THE great eternal Creator of all things has a right to the service of all his creatures, and he who set "lights in the firmament of the heaven, to divide the day from the night, and to be for signs, and for seasons, and for days and years," may well claim for himself such portions of these days and years as he sees fit. It has pleased him to claim a seventh. Every seventh day is to be set apart by man, that he may remember his God, and ceasing on that day from all his usual earthly toil, may appropriate it to the solemn worship of his Maker.

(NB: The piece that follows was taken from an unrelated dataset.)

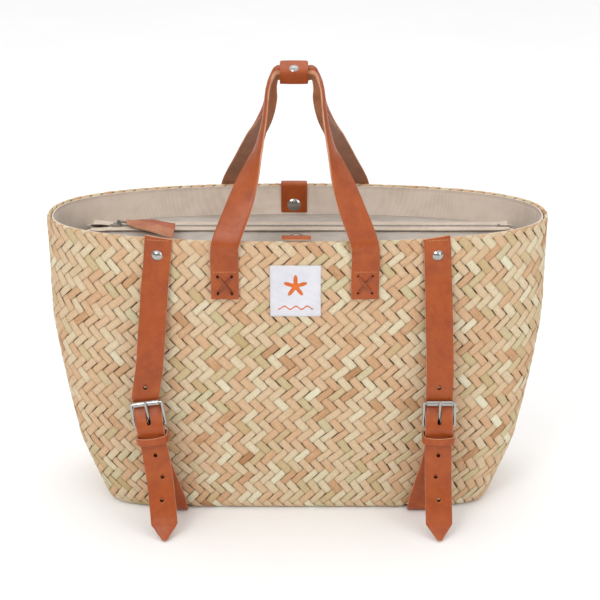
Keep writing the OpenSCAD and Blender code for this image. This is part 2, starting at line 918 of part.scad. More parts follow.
module label() {
  y_low = wall_depth(0, label_low, rim_front);
  y_high = wall_depth(0, label_high, rim_front);
  lean = atan2(y_high - y_low, label_high - label_low);
  color("white")
    translate([-2 - label_w / 2, -y_low - 0.5 - label_t, label_low])
      rotate([lean, 0, 0])
        cube([label_w, label_t, label_high - label_low]);
}

basket_shell();
liner();
zip_panel(-1, rim_front);  // zip_panel_front
zip_panel(1, rim_back);  // zip_panel_back
zip_tape(-1);  // zip_tape_front
zip_tape(1);  // zip_tape_back
zip_coil(-1);  // zip_coil_front
zip_coil(1);  // zip_coil_back
zip_stops();
zip_slider();
zip_pull_link();
zip_pull_leather();
handle_ends(-1, rim_front);  // handle_front_ends
handle_strap(-1, rim_front);  // handle_front_strap
handle_ends(1, rim_back);  // handle_back_ends
handle_strap(1, rim_back);  // handle_back_strap
lacing(-1, rim_front);  // lacing_front
lacing(1, rim_back);  // lacing_back
wrap_body();
wrap_flap();
wrap_snap_cap();
wrap_snap_base();
strap(left_side);  // strap_left
strap(right_side);  // strap_right
strap_rivets();
lower_strap(left_side);  // lower_strap_left
lower_strap(right_side);  // lower_strap_right
lower_strap_rivets();
buckle_frame(left_side);  // buckle_frame_left
buckle_frame(right_side);  // buckle_frame_right
buckle_roller(left_side);  // buckle_roller_left
buckle_roller(right_side);  // buckle_roller_right
buckle_tongue(left_side);  // buckle_tongue_left
buckle_tongue(right_side);  // buckle_tongue_right
keeper(left_side);  // keeper_left
keeper(right_side);  // keeper_right
tab_front_end();
tab_front();
tab_front_snap();
tab_back_end();
tab_back();
tab_back_snap();
label();
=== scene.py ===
import json
import math
from collections import namedtuple

import bmesh
import bpy
import numpy as np
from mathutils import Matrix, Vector


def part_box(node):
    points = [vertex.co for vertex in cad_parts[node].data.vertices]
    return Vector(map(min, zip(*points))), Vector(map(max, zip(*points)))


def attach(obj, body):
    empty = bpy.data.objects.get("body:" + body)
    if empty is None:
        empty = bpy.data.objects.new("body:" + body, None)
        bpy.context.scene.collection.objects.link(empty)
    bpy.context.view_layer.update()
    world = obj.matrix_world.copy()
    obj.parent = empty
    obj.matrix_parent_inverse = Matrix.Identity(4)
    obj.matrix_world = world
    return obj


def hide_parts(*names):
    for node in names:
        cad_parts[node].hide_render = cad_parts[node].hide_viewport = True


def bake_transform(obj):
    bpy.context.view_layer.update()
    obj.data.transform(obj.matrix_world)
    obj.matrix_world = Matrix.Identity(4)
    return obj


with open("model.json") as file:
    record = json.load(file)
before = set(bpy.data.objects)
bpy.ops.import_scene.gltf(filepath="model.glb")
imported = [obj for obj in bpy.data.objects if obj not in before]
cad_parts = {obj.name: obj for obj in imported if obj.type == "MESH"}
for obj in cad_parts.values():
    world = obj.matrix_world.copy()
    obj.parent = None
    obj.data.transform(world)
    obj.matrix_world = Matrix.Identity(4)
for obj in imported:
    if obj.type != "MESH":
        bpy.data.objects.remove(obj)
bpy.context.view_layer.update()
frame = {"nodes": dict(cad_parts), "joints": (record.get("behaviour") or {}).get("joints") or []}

MM = 0.001
UP = np.array([0, 0, 1.0])
RIGHT = np.array([1.0, 0, 0])
rng = np.random.default_rng(11)


def box_mm(node):
    """Lowest and highest corners of a CAD node, in millimetres."""
    low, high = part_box(node)
    return np.array(low) / MM, np.array(high) / MM


def joint_place(name):
    """A joint's pivot, in millimetres."""
    return np.array(next(j for j in frame["joints"] if j["name"] == name)["pos_m"]) / MM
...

The work of creation, as we saw in the last sermon, had proceeded for six days, and was then finished; and God "rested on the seventh day from all his work that he had made." Not that he required rest as one that was weary, but he ceased from any further exercise of his creating power. In token thereof he appointed that day to be a day of holy rest for man, that, while he gazed on the works of creation, and ate its fruits, he might never be forgetful of the glorious Creator. In the foundation of the world, therefore, was the Sabbath ordained. To the first man, in his dwelling of paradise, before sin entered, the Sabbath was given, and stands as the first appointment of God unto his creatures. Hence it is of universal and perpetual obligation. While the races of mankind proceed in succession from Adam, and while the works of creation continue to stand before their eyes, the rest of the Sabbath must remain as a part of their duty, a holy day to be observed by all their generations, so long as the sun and moon endure.